Domestic dry gas production was lower by 0.8 Bcf/d WoW, with the majority of that drop coming from the Bakken. It’s not typical to see freeze-offs (related to well constriction, power outages, or equipment failure) during late April, but the intensity of the cold and heavy snow dropped Bakken production to 25% of normal levels. The Williston Basin Interstate pipeline issued a Forced Majeure due to Extreme Weather notice on April 23rd, and then another “Inclement Weather” notice on April 28th. The 2nd notice stated:
Inclement weather is expected to continue on WBI Energy’s integrated and non-integrated transmission system. Due to these conditions, WBI Energy is requiring all scheduled quantities and physical flows on both supply and demand to match. Shippers and operators should review all scheduled quantity reports for all cycles during this time.
Receipt point operators should factor in road conditions and accessibility to plants as necessary when confirming scheduled quantities. When necessary, WBI will issue underperformance reductions to those shippers not flowing their scheduled quantities. Physical takes at all delivery points will be limited to scheduled quantities. WBI Energy is expecting all operators, shippers, and end users to continuously manage their supply and takes during this time due to the inability of WBI Energy to handle any significant fluctuations due to limited line pack and storage volumes.

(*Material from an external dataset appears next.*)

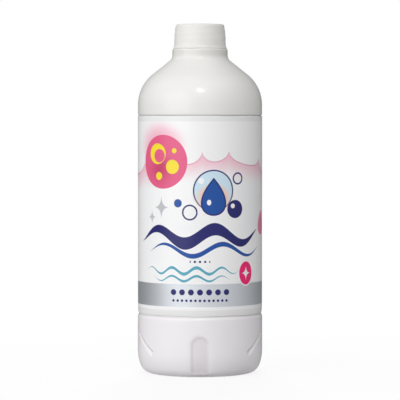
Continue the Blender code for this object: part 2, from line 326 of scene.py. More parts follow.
def helix_ridge(a, z, first_z, first_angle, turns, half_root, half_crest):
    """A thread ridge's height from 0 to 1 over angle and height.

    Its middle is at z = first_z + pitch turn / 2 pi. The flanks are straight, and both ends fade out.
    """
    behind = a - first_angle
    count = np.round((z - first_z) / PITCH - behind / (2 * pi))
    turn = behind + 2 * pi * count
    off = np.abs(z - first_z - PITCH * turn / (2 * pi))
    flank = np.clip((half_root - off) / (half_root - half_crest), 0, 1)
    fade = np.clip(np.minimum(turn, 2 * pi * turns - turn) / RUN_OUT, 0, 1)
    return smooth_step(flank) * smooth_step(fade)


def neck_half_width(radius):
    """Half the width of the neck's thread, from its foot on the neck to its crest."""
    share = (radius - NECK_RADIUS) / THREAD_DEPTH
    return (THREAD_FOOT + (THREAD_CREST - THREAD_FOOT) * share) / 2


# Bottle


def groove_run():
    """A groove's upper edge on the rolled-out base: how far it goes across and down, and its length."""
    span = BASE_RADIUS * radians(GROOVE_UPPER[0] - GROOVE_LOWER[0])
    drop = GROOVE_UPPER[1] - GROOVE_LOWER[1]
    return span, drop, hypot(span, drop)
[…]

The 2nd notice states a time from April 28th to May 2nd, hence we should expect variable production out of the region until then.

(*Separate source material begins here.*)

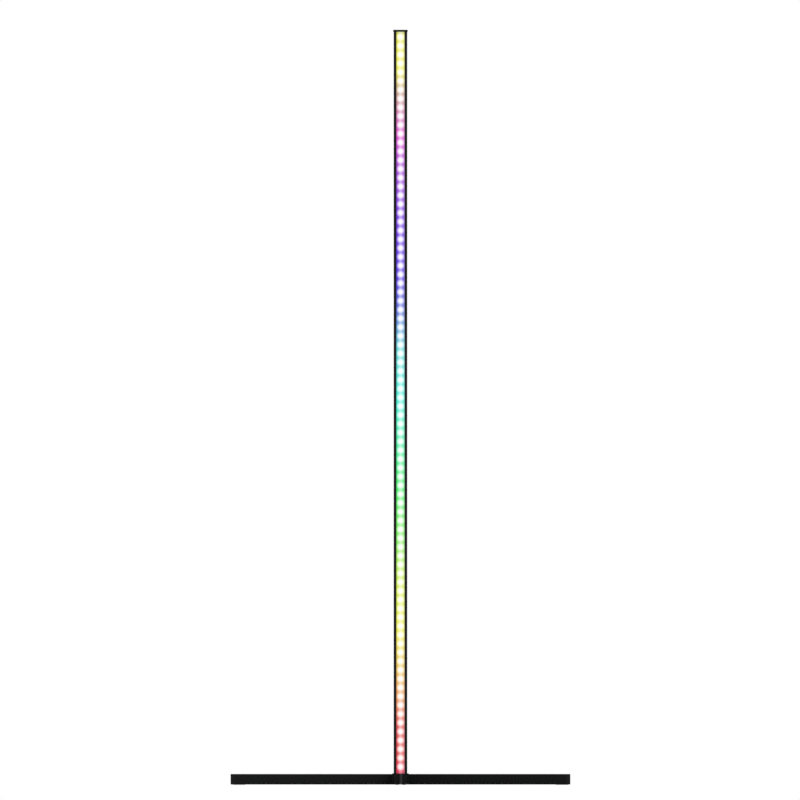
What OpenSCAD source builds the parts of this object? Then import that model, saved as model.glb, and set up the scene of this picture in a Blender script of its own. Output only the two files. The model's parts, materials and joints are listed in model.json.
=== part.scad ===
// Corner floor lamp: a right-angled extruded pole with a line of lights in its channel,
// standing in a cast corner hub with two box-section legs that spread at a right angle.
// The origin is on the floor under the pole's axis. +Z is up, and -Y is the lit side,
// which is also the side that the legs run to.

/* [Light line] */
// Number of light packages along the tape
led_count = 84; // [60:1:90]
// Packages in one metre of tape
leds_per_metre = 60; // [30, 60]
// Width of the tape
tape_w = 10; // [8:1:10]

/* [Pole] */
// Depth of the triangular section from its lit face to its sharp ridge
section_d = 13.4; // [13.4:0.1:14]
// Wall of the two flanges
wall = 1.3; // [1:0.1:1.4]
// Width of the window between the two front lips
window_w = 15.8; // [15:0.1:16]

/* [Base] */
// Length of each leg from the outer corner of the base to its tip
leg_reach = 456; // [250:1:600]
// Height of the leg tube
leg_h = 20; // [20:1:24]
// Thickness of the leg tube
leg_t = 10; // [10:0.5:12]
// Wall of the leg tube
tube_wall = 1.2; // [1:0.1:1.5]
// Thickness of the stick-on foot pads
pad_t = 0.5; // [0.5:0.1:2]

/* [Caps] */
// Thickness of the cap on top of the pole
cap_t = 3.8; // [3:0.1:6]
// How far the top cap overhangs the pole all round
cap_overhang = 0.95; // [0.7:0.05:1.5]
// Height of the hub's collar above the legs
collar_h = 1.2; // [0.8:0.1:4]

/* [Power] */
// Diameter of the inlet's centre pin
pin_d = 2; // [1.6:0.1:2.5]
// Diameter of the inlet's bore
inlet_d = 6.3; // [5.7:0.1:6.5]

/* [Hidden] */

$fn = 48;
eps = 0.01;
root2 = sqrt(2);
gap = 0.12;             // clearance of a piece that slides into another
screw_gap = 0.03;       // clearance round a screw in its own thread
arc_steps = 5;          // straight runs in each rounded corner

// Heights, from the floor up
plate_t = 1.5;
base_z = pad_t;
pole_z = base_z + plate_t;
leg_top = base_z + leg_h;
mid_z = base_z + leg_h / 2;
collar_top = leg_top + collar_h;
window_z = collar_top - 0.6;
tape_z = window_z + 4.9;
led_pitch = 1000 / leds_per_metre;
tape_len = led_count * led_pitch;
pole_top = tape_z + tape_len + 1.7;
section_count = 3;
section_len = (pole_top - pole_z) / section_count;

// Plan of the pole's section: a right angle whose ridge points to +Y
front_y = -6.4;
ridge_y = front_y + section_d;
tip_r = 0.4;
ridge_r = 1;
lip_t = 1.2;
lip_y = front_y + lip_t;
web_y = -1.7;
web_t = 1.2;
duct_ridge_y = ridge_y - wall * root2;

// Light tape and packages
tape_t = 0.3;
tape_y = web_y - tape_t;
led_w = 5;
led_t = 1.6;
led_front_y = tape_y - led_t;
lens_r = 2.05;
lens_t = 0.25;
capacitor = [1.6, 0.8, 0.9];
capacitor_rise = 1.4;   // from the package's edge to the capacitor beside it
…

Deliveries to LNG facilities averaged 12.2 Bcf/d last week, which is +0.1 Bcf/d higher than the previous week.
– Freeport train 1 maintenance was to be completed on April 27th, but full volumes to the plant did not recover right away.
– Cameron posted lower volumes starting April 28th with no confirmation of the reason.
– Calcasieu Pass pushed its deliveries to 1 Bcf/d this past week and feed gas has begun flowing into Block 6.
The net balance was +5.0 Bcf/d looser week-on-week.